Task brief :: Sift the listing for lines that hold the string "joints" and pull them out.

Data provided ::
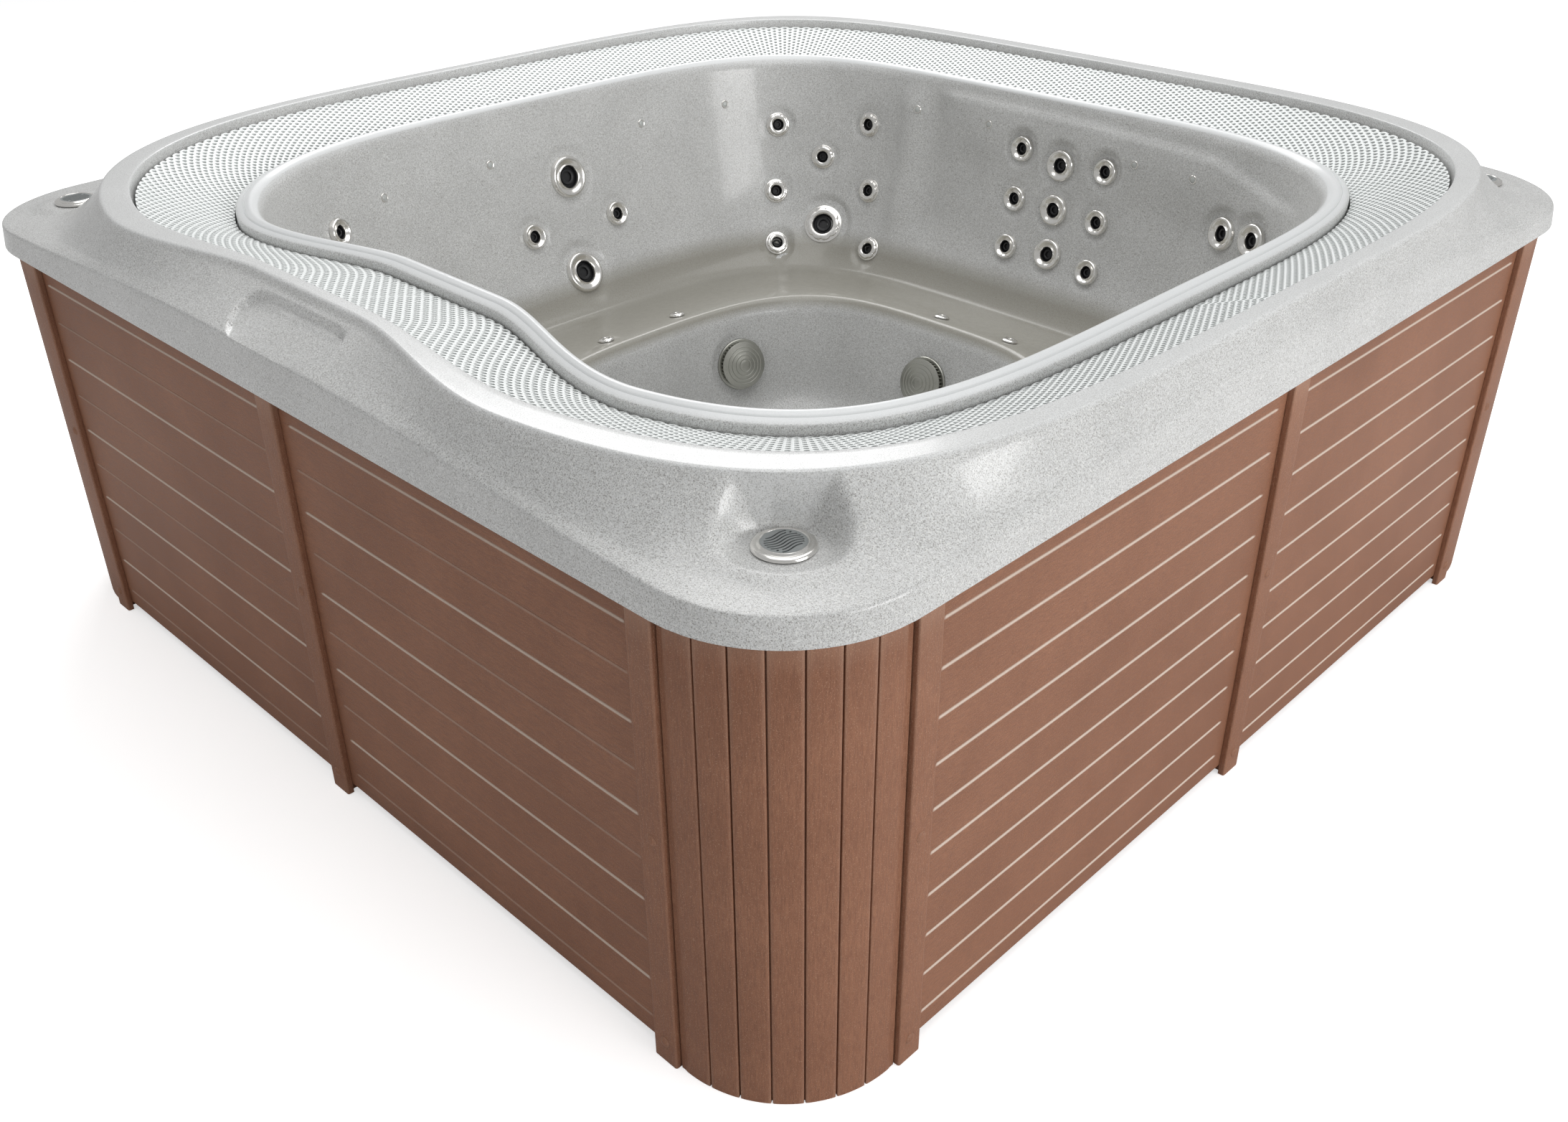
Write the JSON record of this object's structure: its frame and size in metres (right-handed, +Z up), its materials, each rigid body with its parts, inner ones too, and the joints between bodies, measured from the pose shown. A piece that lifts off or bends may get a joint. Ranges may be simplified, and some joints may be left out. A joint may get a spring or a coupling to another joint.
{
  "type": "overflow hot tub",
  "caption": "Square overflow hot tub: speckled grey acrylic shell with raised rim, sloping overflow grating, moulded seats, turning jets and corner speakers, in a grooved brown cabinet.",
  "frame": {"origin": "on the floor under the middle of the tub", "axes": "+Z up; -Y is the front side, whose rim curves in round the control recess; +X is the right side, as seen from the front"},
  "size_m": [2.244, 2.304, 0.905],
  "materials": {
    "acrylic_shell": "glossy, speckled grey like granite",
    "grating_white": "satin white",
    "chrome_trim": "polished, with dark bores",
    "speaker_trim": "chromed bezel round a grey grille",
    "cabinet_brown": "low gloss, finely textured composite",
    "frame_timber": "rough sawn, treated",
    "tray_black": "matt black",
    "pump_grey": "dark painted castings",
    "pack_grey": "matt grey housing"
  },
  "bodies": {
    "tub": {"shell": "acrylic_shell", "suction_cover_left": "chrome_trim", "suction_cover_back": "chrome_trim", "air_injector_1": "chrome_trim", "air_injector_2": "chrome_trim", "air_injector_3": "chrome_trim", "air_injector_4": "chrome_trim", "speaker_front_right": "speaker_trim", "speaker_front_left": "speaker_trim", "speaker_back_left": "speaker_trim", "speaker_back_right": "speaker_trim", "panel_front_a": "cabinet_brown", "panel_front_b": "cabinet_brown", "panel_right_a": "cabinet_brown", "panel_right_b": "cabinet_brown", "panel_back_a": "cabinet_brown", "panel_back_b": "cabinet_brown", "panel_left_a": "cabinet_brown", "panel_left_b": "cabinet_brown", "batten_front": "cabinet_brown", "batten_right": "cabinet_brown", "batten_back": "cabinet_brown", "batten_left": "cabinet_brown", "corner_cover_front_right": "cabinet_brown", "corner_cover_back_right": "cabinet_brown", "corner_cover_back_left": "cabinet_brown", "corner_cover_front_left": "cabinet_brown", "frame": "frame_timber", "base_tray": "tray_black", "jet_pump_left": "pump_grey", "jet_pump_right": "pump_grey", "control_and_heater_pack": "pack_grey"},
    "grating_back_right": {"grating_back_right": "grating_white"},
    "grating_back_left": {"grating_back_left": "grating_white"},
    "grating_front_left": {"grating_front_left": "grating_white"},
    "grating_front_right": {"grating_front_right": "grating_white"},
    "jet_corner_seat_1": {"jet_corner_seat_1": "chrome_trim"},
    "jet_corner_seat_2": {"jet_corner_seat_2": "chrome_trim"},
    "jet_corner_seat_3": {"jet_corner_seat_3": "chrome_trim"},
    "jet_corner_seat_4": {"jet_corner_seat_4": "chrome_trim"},
    "jet_corner_seat_5": {"jet_corner_seat_5": "chrome_trim"},
    "jet_corner_seat_6": {"jet_corner_seat_6": "chrome_trim"},
    "jet_corner_seat_7": {"jet_corner_seat_7": "chrome_trim"},
    "jet_corner_seat_8": {"jet_corner_seat_8": "chrome_trim"},
    "jet_left_seat_1": {"jet_left_seat_1": "chrome_trim"},
    "jet_left_seat_2": {"jet_left_seat_2": "chrome_trim"},
    "jet_left_seat_3": {"jet_left_seat_3": "chrome_trim"},
    "jet_left_seat_4": {"jet_left_seat_4": "chrome_trim"},
    "jet_back_seat_1": {"jet_back_seat_1": "chrome_trim"},
    "jet_back_seat_2": {"jet_back_seat_2": "chrome_trim"},
    "jet_back_seat_3": {"jet_back_seat_3": "chrome_trim"},
    "jet_back_seat_4": {"jet_back_seat_4": "chrome_trim"},
    "jet_back_seat_5": {"jet_back_seat_5": "chrome_trim"},
    "jet_back_seat_6": {"jet_back_seat_6": "chrome_trim"},
    "jet_back_seat_7": {"jet_back_seat_7": "chrome_trim"},
    "jet_back_seat_8": {"jet_back_seat_8": "chrome_trim"},
    "jet_back_seat_9": {"jet_back_seat_9": "chrome_trim"},
    "jet_side_seat_1": {"jet_side_seat_1": "chrome_trim"},
    "jet_side_seat_2": {"jet_side_seat_2": "chrome_trim"},
    "jet_front_seat_1": {"jet_front_seat_1": "chrome_trim"}
  },
  "joints": [
    {"name": "grating_back_right_lift", "type": "slide", "parent": "tub", "child": "grating_back_right", "axis": [0, 0, 1], "range_m": [0, 0.15]},
    {"name": "grating_back_left_lift", "type": "slide", "parent": "tub", "child": "grating_back_left", "axis": [0, 0, 1], "range_m": [0, 0.15]},
    {"name": "grating_front_left_lift", "type": "slide", "parent": "tub", "child": "grating_front_left", "axis": [0, 0, 1], "range_m": [0, 0.15]},
    {"name": "grating_front_right_lift", "type": "slide", "parent": "tub", "child": "grating_front_right", "axis": [0, 0, 1], "range_m": [0, 0.15]},
    {"name": "jet_corner_seat_1_turn", "type": "hinge", "parent": "tub", "child": "jet_corner_seat_1", "pos_m": [-0.72614, 0.71607, 0.694], "axis": [0.7816, -0.5793, 0.2313], "range_deg": [0, 90]},
    {"name": "jet_corner_seat_2_turn", "type": "hinge", "parent": "tub", "child": "jet_corner_seat_2", "pos_m": [-0.51294, 0.83052, 0.71], "axis": [0.1144, -0.9809, 0.1576], "range_deg": [0, 90]},
    {"name": "jet_corner_seat_3_turn", "type": "hinge", "parent": "tub", "child": "jet_corner_seat_3", "pos_m": [-0.62138, 0.77561, 0.618], "axis": [0.5015, -0.841, 0.2032], "range_deg": [0, 90]},
    {"name": "jet_corner_seat_4_turn", "type": "hinge", "parent": "tub", "child": "jet_corner_seat_4", "pos_m": [-0.69461, 0.67548, 0.535], "axis": [0.7578, -0.5308, 0.3795], "range_deg": [0, 90]},
    {"name": "jet_corner_seat_5_turn", "type": "hinge", "parent": "tub", "child": "jet_corner_seat_5", "pos_m": [-0.48235, 0.7996, 0.552], "axis": [0.1207, -0.9454, 0.3029], "range_deg": [0, 90]},
    {"name": "jet_corner_seat_6_turn", "type": "hinge", "parent": "tub", "child": "jet_corner_seat_6", "pos_m": [-0.64785, 0.63001, 0.416], "axis": [0.6851, -0.4808, 0.5472], "range_deg": [0, 90]},
    {"name": "jet_corner_seat_7_turn", "type": "hinge", "parent": "tub", "child": "jet_corner_seat_7", "pos_m": [-0.43512, 0.74761, 0.42], "axis": [0.1222, -0.8658, 0.4852], "range_deg": [0, 90]},
    {"name": "jet_corner_seat_8_turn", "type": "hinge", "parent": "tub", "child": "jet_corner_seat_8", "pos_m": [-0.57544, 0.72863, 0.46], "axis": [0.4474, -0.7085, 0.5458], "range_deg": [0, 90]},
    {"name": "jet_left_seat_1_turn", "type": "hinge", "parent": "tub", "child": "jet_left_seat_1", "pos_m": [-0.83096, 0.1035, 0.667], "axis": [0.9721, -0.0019, 0.2345], "range_deg": [0, 90]},
    {"name": "jet_left_seat_2_turn", "type": "hinge", "parent": "tub", "child": "jet_left_seat_2", "pos_m": [-0.79904, 0.22009, 0.557], "axis": [0.9469, -0.0243, 0.3206], "range_deg": [0, 90]},
    {"name": "jet_left_seat_3_turn", "type": "hinge", "parent": "tub", "child": "jet_left_seat_3", "pos_m": [-0.80086, -0.03357, 0.558], "axis": [0.9487, 0.0038, 0.3162], "range_deg": [0, 90]},
    {"name": "jet_left_seat_4_turn", "type": "hinge", "parent": "tub", "child": "jet_left_seat_4", "pos_m": [-0.76131, 0.07733, 0.453], "axis": [0.8941, -0.0022, 0.4479], "range_deg": [0, 90]},
    {"name": "jet_back_seat_1_turn", "type": "hinge", "parent": "tub", "child": "jet_back_seat_1", "pos_m": [-0.04934, 0.85567, 0.73], "axis": [0.0012, -0.9887, 0.15], "range_deg": [0, 90]},
    {"name": "jet_back_seat_2_turn", "type": "hinge", "parent": "tub", "child": "jet_back_seat_2", "pos_m": [0.06413, 0.85289, 0.712], "axis": [-0.0017, -0.9887, 0.1502], "range_deg": [0, 90]},
    {"name": "jet_back_seat_3_turn", "type": "hinge", "parent": "tub", "child": "jet_back_seat_3", "pos_m": [0.18618, 0.85391, 0.721], "axis": [-0.0318, -0.9876, 0.1536], "range_deg": [0, 90]},
    {"name": "jet_back_seat_4_turn", "type": "hinge", "parent": "tub", "child": "jet_back_seat_4", "pos_m": [-0.04832, 0.83806, 0.614], "axis": [0.0013, -0.9887, 0.15], "range_deg": [0, 90]},
    {"name": "jet_back_seat_5_turn", "type": "hinge", "parent": "tub", "child": "jet_back_seat_5", "pos_m": [0.06591, 0.8374, 0.61], "axis": [-0.0017, -0.9887, 0.1502], "range_deg": [0, 90]},
    {"name": "jet_back_seat_6_turn", "type": "hinge", "parent": "tub", "child": "jet_back_seat_6", "pos_m": [0.18697, 0.83644, 0.607], "axis": [-0.0335, -0.9876, 0.1537], "range_deg": [0, 90]},
    {"name": "jet_back_seat_7_turn", "type": "hinge", "parent": "tub", "child": "jet_back_seat_7", "pos_m": [-0.0423, 0.80714, 0.504], "axis": [0.0015, -0.9578, 0.2873], "range_deg": [0, 90]},
    {"name": "jet_back_seat_8_turn", "type": "hinge", "parent": "tub", "child": "jet_back_seat_8", "pos_m": [0.07794, 0.80944, 0.512], "axis": [-0.002, -0.9577, 0.2879], "range_deg": [0, 90]},
    {"name": "jet_back_seat_9_turn", "type": "hinge", "parent": "tub", "child": "jet_back_seat_9", "pos_m": [0.19447, 0.80384, 0.497], "axis": [-0.0364, -0.9546, 0.2958], "range_deg": [0, 90]},
    {"name": "jet_side_seat_1_turn", "type": "hinge", "parent": "tub", "child": "jet_side_seat_1", "pos_m": [0.51462, 0.81405, 0.661], "axis": [-0.3388, -0.9205, 0.1947], "range_deg": [0, 90]},
    {"name": "jet_side_seat_2_turn", "type": "hinge", "parent": "tub", "child": "jet_side_seat_2", "pos_m": [0.6001, 0.7849, 0.672], "axis": [-0.3374, -0.921, 0.1946], "range_deg": [0, 90]},
    {"name": "jet_front_seat_1_turn", "type": "hinge", "parent": "tub", "child": "jet_front_seat_1", "pos_m": [-0.77993, -0.54408, 0.698], "axis": [0.8964, 0.3701, 0.2439], "range_deg": [0, 90]}
  ]
}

Solution below ::
Write the JSON record of this object's structure: its frame and size in metres (right-handed, +Z up), its materials, each rigid body with its parts, inner ones too, and the joints between bodies, measured from the pose shown. A piece that lifts off or bends may get a joint. Ranges may be simplified, and some joints may be left out. A joint may get a spring or a coupling to another joint.
  "joints": [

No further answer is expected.